Written task: Set down exactly the lines of the listing below, please, beginning with the first and ending with the line that holds "and two fringes.".

Data segment:
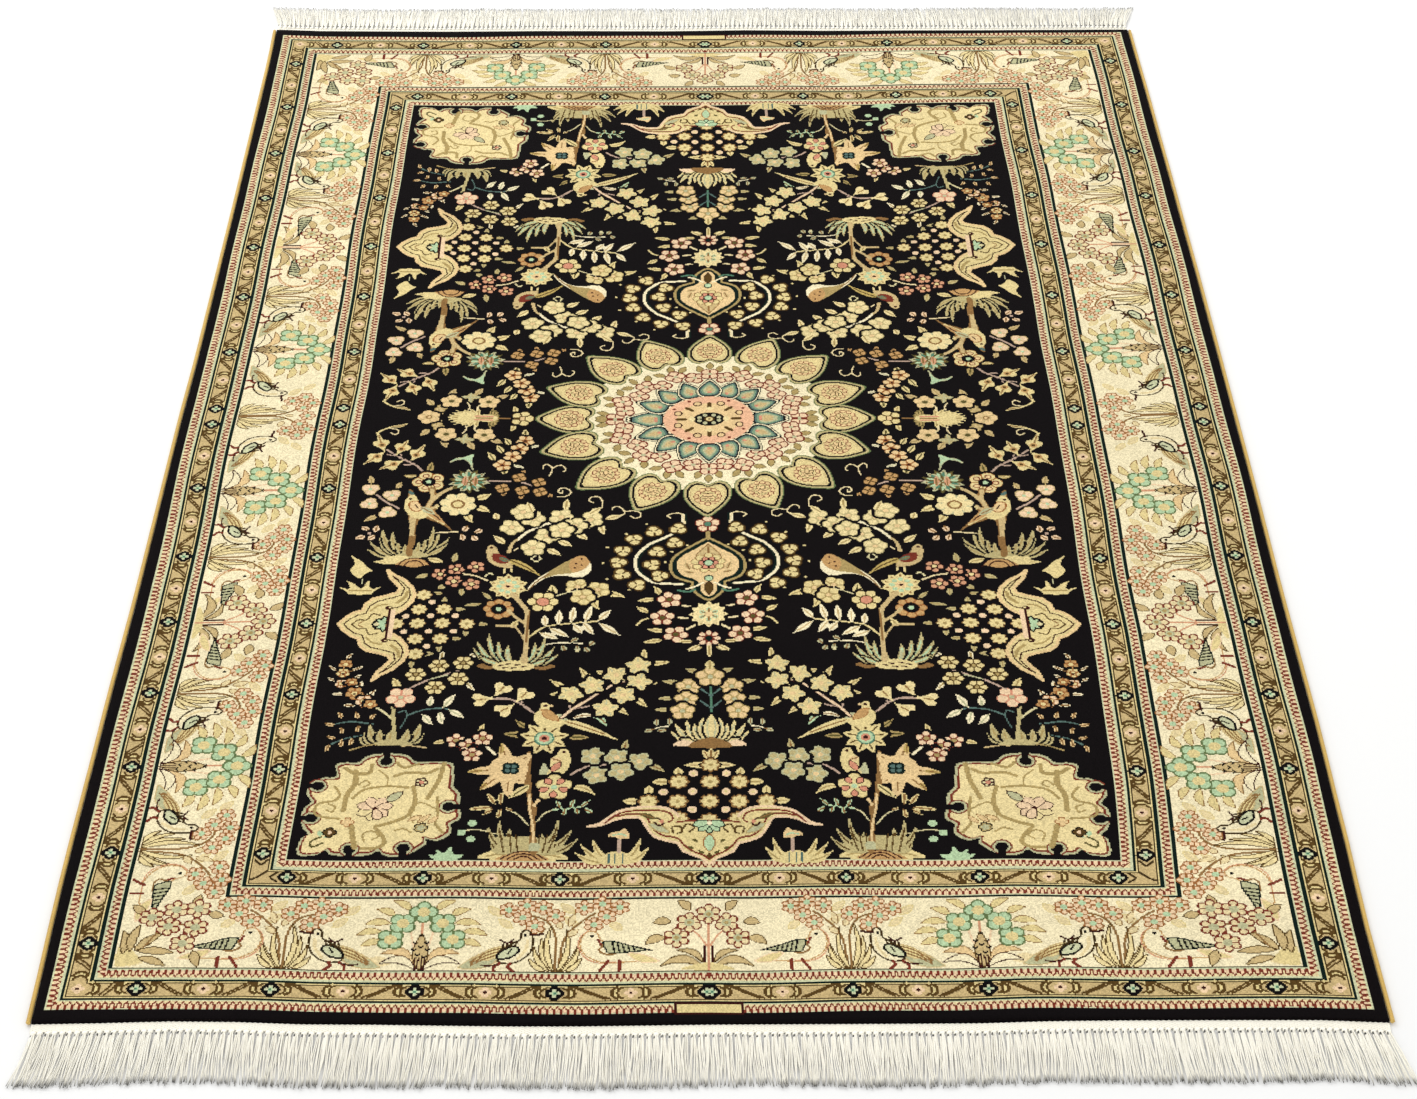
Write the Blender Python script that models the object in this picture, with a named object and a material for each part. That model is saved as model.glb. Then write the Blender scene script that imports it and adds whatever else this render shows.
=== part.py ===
"""A hand-knotted rug lying flat: its body, two overcast side cords, two woven end webs and two fringes.

Metres, +Z up. The origin is on the floor under the middle of the rug. +Y runs along the rug's length,
from the near end to the far end, and +X runs across it. An end is -1 where it is the near one and 1
where it is the far one, and a side is -1 for the left and 1 for the right.
"""

import math
import random

import bmesh
import bpy

BODY_WIDTH = 1.000
BODY_LENGTH = 1.560
BODY_THICKNESS = 0.0040
BODY_EDGE_ROUND = 0.0012
SWELL_HEIGHT = 0.0005  # how far the pile's face rises and dips
CELLS_ACROSS = 20
CELLS_ALONG = 32

FIT_GAP = 0.0003  # between pieces that touch
CORD_RADIUS = 0.0021
WEB_WIDTH = 0.0080
WEB_THICKNESS = 0.0018

KNOT_ROW_WIDTH = 0.0030
KNOT_ROW_THICKNESS = 0.0026
LOCKS_PER_END = 148
LOCK_SHARE = 0.64  # a lock's width at its root, as a share of the pitch
LOCK_LENGTH = 0.0550
LOCK_TRIM = 0.0060  # how much shorter the shortest locks are
LOCK_STRAY = 0.10  # how far a tip strays sideways on its own, as a share of the pitch
FRINGE_SEED = 4

BODY_COLOUR = (0.035, 0.022, 0.038)
CORD_COLOUR = (0.66, 0.50, 0.20)
WARP_COLOUR = (0.82, 0.79, 0.68)

# Place along the edge, and how far the edge lies outside the straight line there.
NEAR_END_DRIFT = (
    (-0.50, 0.0000),
    (-0.38, -0.0030),
    (-0.29, 0.0005),
    (-0.12, 0.0030),
    (0.03, 0.0012),
    (0.18, 0.0008),
    (0.28, -0.0020),
    (0.44, -0.0022),
    (0.50, 0.0008),
)
FAR_END_DRIFT = (
    (-0.50, 0.0020),
    (-0.44, -0.0015),
    (-0.31, -0.0025),
    (-0.17, -0.0008),
    (-0.04, -0.0015),
    (0.05, 0.0014),
    (0.15, 0.0000),
    (0.30, 0.0012),
    (0.50, 0.0025),
)
LEFT_SIDE_DRIFT = (
    (-0.78, 0.0010),
    (-0.62, 0.0026),
    (-0.44, 0.0015),
    (-0.26, -0.0004),
    (-0.02, -0.0006),
    (0.10, -0.0020),
    (0.34, -0.0020),
    (0.70, -0.0010),
    (0.78, 0.0010),
)
RIGHT_SIDE_DRIFT = (
    (-0.78, 0.0008),
    (-0.68, 0.0002),
    (-0.58, 0.0022),
    (-0.44, 0.0036),
    (-0.28, 0.0030),
    (-0.10, 0.0040),
    (0.20, 0.0040),
    (0.40, 0.0030),
    (0.58, 0.0018),
    (0.78, 0.0000),
)

# Place across the rug, and how far the tips of the fringe lean towards +X there.
NEAR_LEAN = (
    (-0.50, -0.0060),
    (-0.44, -0.0030),
    (-0.34, 0.0015),
    (-0.24, -0.0030),
    (-0.10, -0.0010),
    (0.06, 0.0030),
    (0.20, -0.0010),
    (0.34, 0.0020),
    (0.44, 0.0020),
    (0.50, 0.0105),
)
FAR_LEAN = (
    (-0.50, -0.0140),
    (-0.45, -0.0030),
    (-0.30, 0.0020),
    (-0.12, -0.0025),
    (0.08, 0.0025),
    (0.26, -0.0020),
    (0.44, 0.0020),
    (0.50, 0.0150),
)

# A lock past its root: share of its length, of its lean, its height, and share of its root's width.
LOCK_SECTIONS = (
    (0.50, 0.34, 0.0022, 0.95),
    (1.00, 1.00, 0.0015, 0.80),
)


def smooth_read(table, place):
    """The table's value at a place, with a smooth step from each row to the next."""
    if place <= table[0][0]:
        return table[0][1]
    for (low, low_value), (high, high_value) in zip(table, table[1:]):
        if place <= high:
            share = (place - low) / (high - low)
            return low_value + (high_value - low_value) * share * share * (3 - 2 * share)
    return table[-1][1]


def edge_drift(table, place, span, cells):
    """The drift at a place, straight between the body's grid lines, so that neighbours stay parallel."""
    cell = span / cells
    steps = min(max((place + span / 2) / cell, 0.0), float(cells))
    line = min(int(steps), cells - 1)
    before = smooth_read(table, line * cell - span / 2)
    after = smooth_read(table, (line + 1) * cell - span / 2)
    return before + (after - before) * (steps - line)


def drifted(across, along):
    """Where the uneven weave puts a point of the straight rug."""
    left = edge_drift(LEFT_SIDE_DRIFT, along, BODY_LENGTH, CELLS_ALONG)
    right = edge_drift(RIGHT_SIDE_DRIFT, along, BODY_LENGTH, CELLS_ALONG)
    near = edge_drift(NEAR_END_DRIFT, across, BODY_WIDTH, CELLS_ACROSS)
    far = edge_drift(FAR_END_DRIFT, across, BODY_WIDTH, CELLS_ACROSS)
    from_left = across / BODY_WIDTH + 0.5
    from_near = along / BODY_LENGTH + 0.5
    x = across - left * (1 - from_left) + right * from_left
    y = along - near * (1 - from_near) + far * from_near
    return x, y


def past_end(end, across, beyond):
    """A place that lies that far beyond the body's end."""
    x, y = drifted(across, end * BODY_LENGTH / 2)
    return x, y + end * beyond


def swell(across, along):
    """How far the pile's face stands above or below its usual height."""
    long_wave = math.sin(5.2 * across + 1.9 * along) * math.cos(3.1 * along - 1.4 * across)
    short_wave = math.sin(17.0 * across + 2.0) * math.cos(13.0 * along)
    return SWELL_HEIGHT * (0.65 * long_wave + 0.35 * short_wave)


def clear_scene():
    for old in list(bpy.data.objects):
        bpy.data.objects.remove(old, do_unlink=True)


def make_material(name, colour, roughness):
    material = bpy.data.materials.new(name)
    material.use_nodes = True
    shader = material.node_tree.nodes["Principled BSDF"]
    shader.inputs["Base Color"].default_value = (*colour, 1.0)
    shader.inputs["Roughness"].default_value = roughness
    shader.inputs["Metallic"].default_value = 0.0
    return material


def add_mesh_part(name, builder, material, collection):
    """Turns a finished bmesh into one object of the rug."""
    bmesh.ops.recalc_face_normals(builder, faces=builder.faces)
    mesh = bpy.data.meshes.new(name)
    builder.to_mesh(mesh)
    builder.free()
    mesh.materials.append(material)
    part = bpy.data.objects.new(name, mesh)
    collection.objects.link(part)
    return part


def make_body(material, collection):
    """The knotted pile on its ground weave: one flat slab with a rounded upper rim."""
    builder = bmesh.new()
    bmesh.ops.create_grid(builder, x_segments=CELLS_ACROSS, y_segments=CELLS_ALONG, size=0.5)
    for vert in builder.verts:
        across = vert.co.x * BODY_WIDTH
        along = vert.co.y * BODY_LENGTH
        vert.co = (*drifted(across, along), BODY_THICKNESS + swell(across, along))

    upper_rim = [edge for edge in builder.edges if edge.is_boundary]
    walls = bmesh.ops.extrude_edge_only(builder, edges=upper_rim)["geom"]
    for vert in walls:
        if isinstance(vert, bmesh.types.BMVert):
            vert.co.z = 0.0
    lower_rim = [edge for edge in builder.edges if edge.is_boundary]
    bmesh.ops.holes_fill(builder, edges=lower_rim)
    bmesh.ops.bevel(
        builder, geom=upper_rim, offset=BODY_EDGE_ROUND, segments=2, profile=0.5, affect="EDGES"
    )
    return add_mesh_part("rug_body", builder, material, collection)


def make_side_cord(name, side, material, collection):
    """The overcast edge: outer warps wrapped into one round cord that lies along the body."""
    curve = bpy.data.curves.new(name, "CURVE")
    curve.dimensions = "3D"
    curve.bevel_depth = CORD_RADIUS
    curve.bevel_resolution = 2
    curve.use_fill_caps = True
    curve.materials.append(material)
    spline = curve.splines.new("POLY")
    spline.points.add(CELLS_ALONG)
    for step, point in enumerate(spline.points):
        along = BODY_LENGTH * (step / CELLS_ALONG - 0.5)
        x, y = drifted(side * BODY_WIDTH / 2, along)
        point.co = (x + side * (CORD_RADIUS + FIT_GAP), y, CORD_RADIUS, 1.0)
    part = bpy.data.objects.new(name, curve)
    collection.objects.link(part)
    return part


def make_strip(places, end, inner, width, thickness):
    """A flat strip past the body's end, cut across at the given places, from a grid drawn up off the floor."""
    builder = bmesh.new()
    cuts = len(places) - 1
    bmesh.ops.create_grid(builder, x_segments=cuts, y_segments=1, size=0.5)
    for vert in builder.verts:
        across = places[round((vert.co.x + 0.5) * cuts)]
        vert.co = (*past_end(end, across, inner + (vert.co.y + 0.5) * width), 0.0)
    drawn_up = bmesh.ops.extrude_face_region(builder, geom=builder.faces[:], use_keep_orig=True)["geom"]
    for vert in drawn_up:
        if isinstance(vert, bmesh.types.BMVert):
            vert.co.z = thickness
    bmesh.ops.recalc_face_normals(builder, faces=builder.faces)
    return builder


def make_web(name, end, material, collection):
    """The flat-woven strip past the last row of knots."""
    places = [BODY_WIDTH * (cut / CELLS_ACROSS - 0.5) for cut in range(CELLS_ACROSS + 1)]
    builder = make_strip(places, end, FIT_GAP, WEB_WIDTH, WEB_THICKNESS)
    return add_mesh_part(name, builder, material, collection)


def grow_lock(builder, root, end, length, lean, stray):
    """Draws a root face out, section by section, into one lock that rests on the floor."""
    start = root.calc_center_median()
    half_width = LOCK_SHARE * BODY_WIDTH / LOCKS_PER_END / 2
    middle = start.x
    tip = root
    for along, lean_share, height, width_share in LOCK_SECTIONS:
        tip = bmesh.ops.extrude_discrete_faces(builder, faces=[tip])["faces"][0]
        next_middle = start.x + lean * lean_share + stray * along
        for vert in tip.verts:
            sideways = math.copysign(half_width * width_share, vert.co.x - middle)
            upright = height if vert.co.z > 0 else 0.0
            vert.co = (next_middle + sideways, start.y + end * length * along, upright)
        middle = next_middle


def make_fringe(name, end, lean_table, material, collection):
    """The row of warp knots, and the locks of loose warp ends that grow out of it."""
    pitch = BODY_WIDTH / LOCKS_PER_END
    places = [-BODY_WIDTH / 2]
    for lock in range(LOCKS_PER_END):
        centre = (lock + 0.5) * pitch - BODY_WIDTH / 2
        places += [centre - LOCK_SHARE * pitch / 2, centre + LOCK_SHARE * pitch / 2]
    places.append(BODY_WIDTH / 2)
    inner = 2 * FIT_GAP + WEB_WIDTH
    builder = make_strip(places, end, inner, KNOT_ROW_WIDTH, KNOT_ROW_THICKNESS)

    outward = [face for face in builder.faces if face.normal.y * end > 0.5]
    outward.sort(key=lambda face: face.calc_center_median().x)
    chance = random.Random(FRINGE_SEED + end)
    for root in outward[1::2]:
        across = root.calc_center_median().x
        trim = 0.35 + 0.2 * math.sin(31.0 * across + 0.6) + 0.45 * chance.random()
        stray = chance.uniform(-LOCK_STRAY, LOCK_STRAY) * pitch
        grow_lock(builder, root, end, LOCK_LENGTH - LOCK_TRIM * trim, smooth_read(lean_table, across), stray)
    return add_mesh_part(name, builder, material, collection)


def main():
    clear_scene()
    rug = bpy.data.collections.new("rug")
    bpy.context.scene.collection.children.link(rug)
    pile_wool = make_material("knotted_pile", BODY_COLOUR, 0.85)
    make_body(pile_wool, rug)
    for name, side in (("side_cord_left", -1), ("side_cord_right", 1)):
        make_side_cord(name, side, make_material(name, CORD_COLOUR, 0.55), rug)
    for name, end in (("end_web_near", -1), ("end_web_far", 1)):
        make_web(name, end, make_material(name, WARP_COLOUR, 0.80), rug)
    for name, end, lean_table in (("fringe_near", -1, NEAR_LEAN), ("fringe_far", 1, FAR_LEAN)):
        make_fringe(name, end, lean_table, make_material(name, WARP_COLOUR, 0.75), rug)


main()
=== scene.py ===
# Persian rug, laid flat: knotted pile drawn knot by knot, wrapped side cords, woven end webs and fringes.
import math

import bpy
import numpy as np
from mathutils import Matrix, Vector


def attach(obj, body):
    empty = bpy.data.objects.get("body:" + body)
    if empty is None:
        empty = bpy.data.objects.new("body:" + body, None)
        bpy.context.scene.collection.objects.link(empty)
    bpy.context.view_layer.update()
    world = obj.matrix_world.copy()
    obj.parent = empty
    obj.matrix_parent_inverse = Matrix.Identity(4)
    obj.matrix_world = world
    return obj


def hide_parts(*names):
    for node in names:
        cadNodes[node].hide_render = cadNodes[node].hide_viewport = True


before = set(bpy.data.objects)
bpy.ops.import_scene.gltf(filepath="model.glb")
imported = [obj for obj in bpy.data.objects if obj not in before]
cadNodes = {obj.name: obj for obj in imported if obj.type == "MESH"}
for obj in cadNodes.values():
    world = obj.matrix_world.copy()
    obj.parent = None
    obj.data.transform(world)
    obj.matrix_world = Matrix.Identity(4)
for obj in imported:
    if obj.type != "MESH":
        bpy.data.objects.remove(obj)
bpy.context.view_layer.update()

deg = math.radians

# the camera stands in front of the near end, at eye height
camera = {
    "place": (-0.0153, -2.2026, 1.5499),
    "pitchDown": 37.866,
    "yaw": 0.468,
    "roll": 0.244,
    "lens": 71.39,
}

studio = {
    "worldLight": 1.0,
    "keyLight": 40.0,
    "keySize": (2.4, 1.6),
    "keyPlace": (-1.3, 1.6, 2.6),
    "floorColour": (0.93, 0.93, 0.925),
    "floorHeight": -0.0004,
}


def addObject(name, data):
    obj = bpy.data.objects.new(name, data)
    bpy.context.scene.collection.objects.link(obj)
    return obj


def makeCamera():
    down, yaw, roll = deg(camera["pitchDown"]), deg(camera["yaw"]), deg(camera["roll"])
    ahead = Vector((math.sin(yaw) * math.cos(down), math.cos(yaw) * math.cos(down), -math.sin(down)))
    level = Vector((math.cos(yaw), -math.sin(yaw), 0))
    above = level.cross(ahead)
    right = level * math.cos(roll) + above * math.sin(roll)
    up = above * math.cos(roll) - level * math.sin(roll)
    data = bpy.data.cameras.new("camera")
    data.lens = camera["lens"]
    data.sensor_width = 36
    data.clip_start, data.clip_end = 0.05, 50
    cam = addObject("camera", data)
    turn = Matrix((right, up, -ahead)).transposed().to_4x4()
    cam.matrix_world = Matrix.Translation(camera["place"]) @ turn
    bpy.context.scene.camera = cam


makeCamera()
print("camera placed")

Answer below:
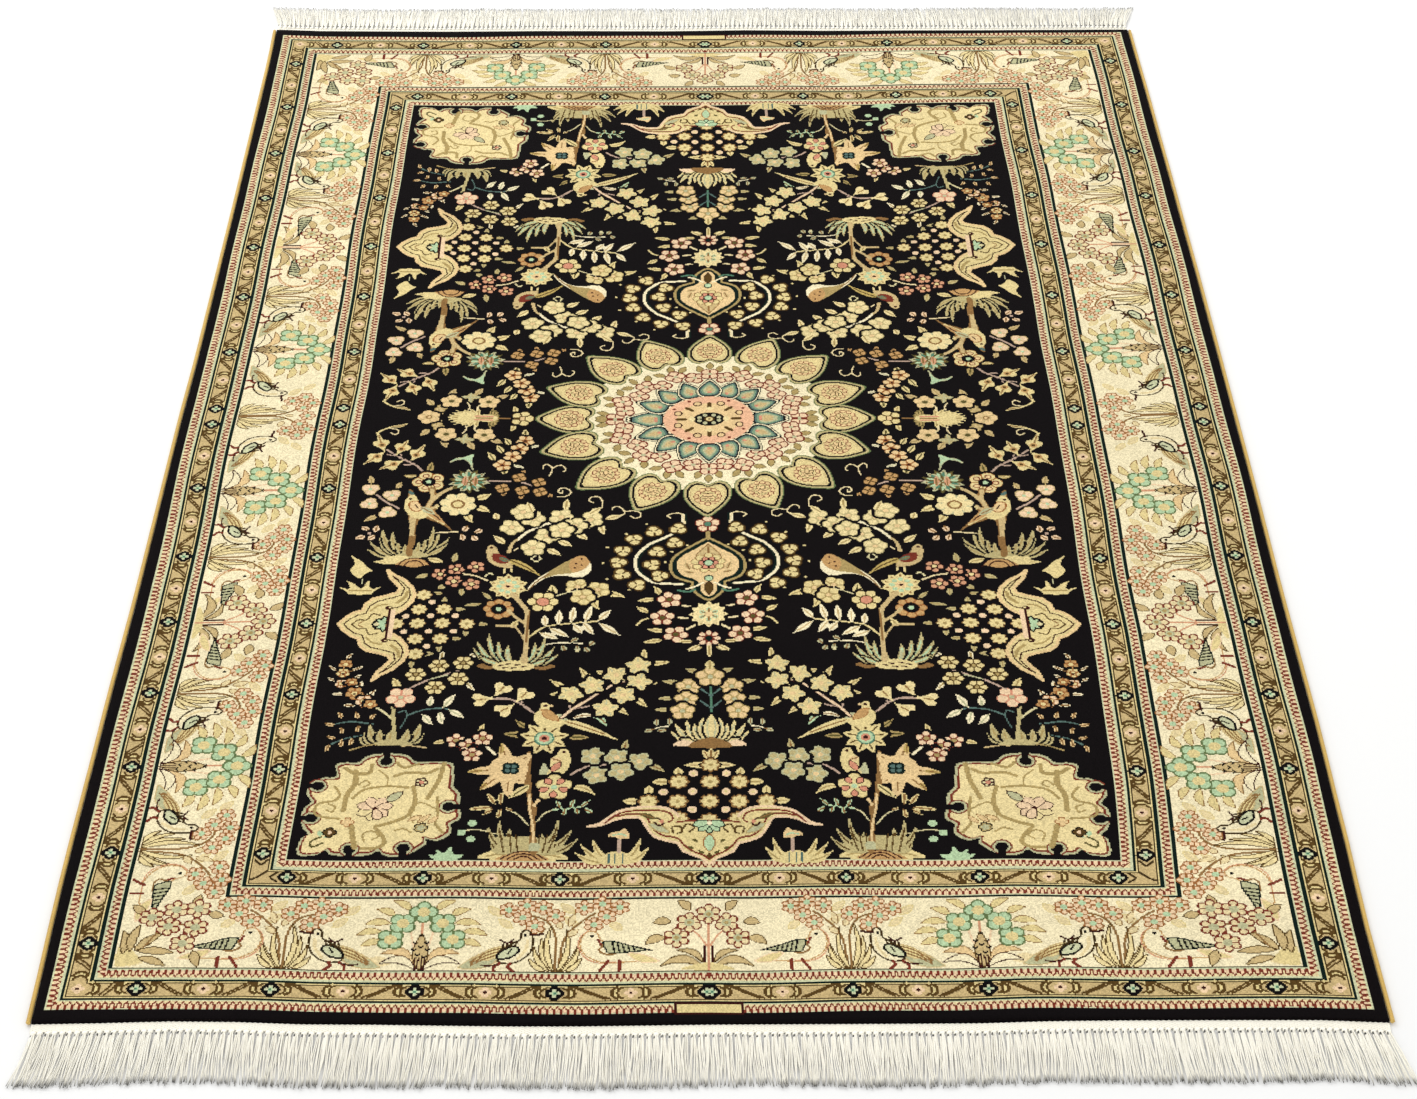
Write the Blender Python script that models the object in this picture, with a named object and a material for each part. That model is saved as model.glb. Then write the Blender scene script that imports it and adds whatever else this render shows.
=== part.py ===
"""A hand-knotted rug lying flat: its body, two overcast side cords, two woven end webs and two fringes.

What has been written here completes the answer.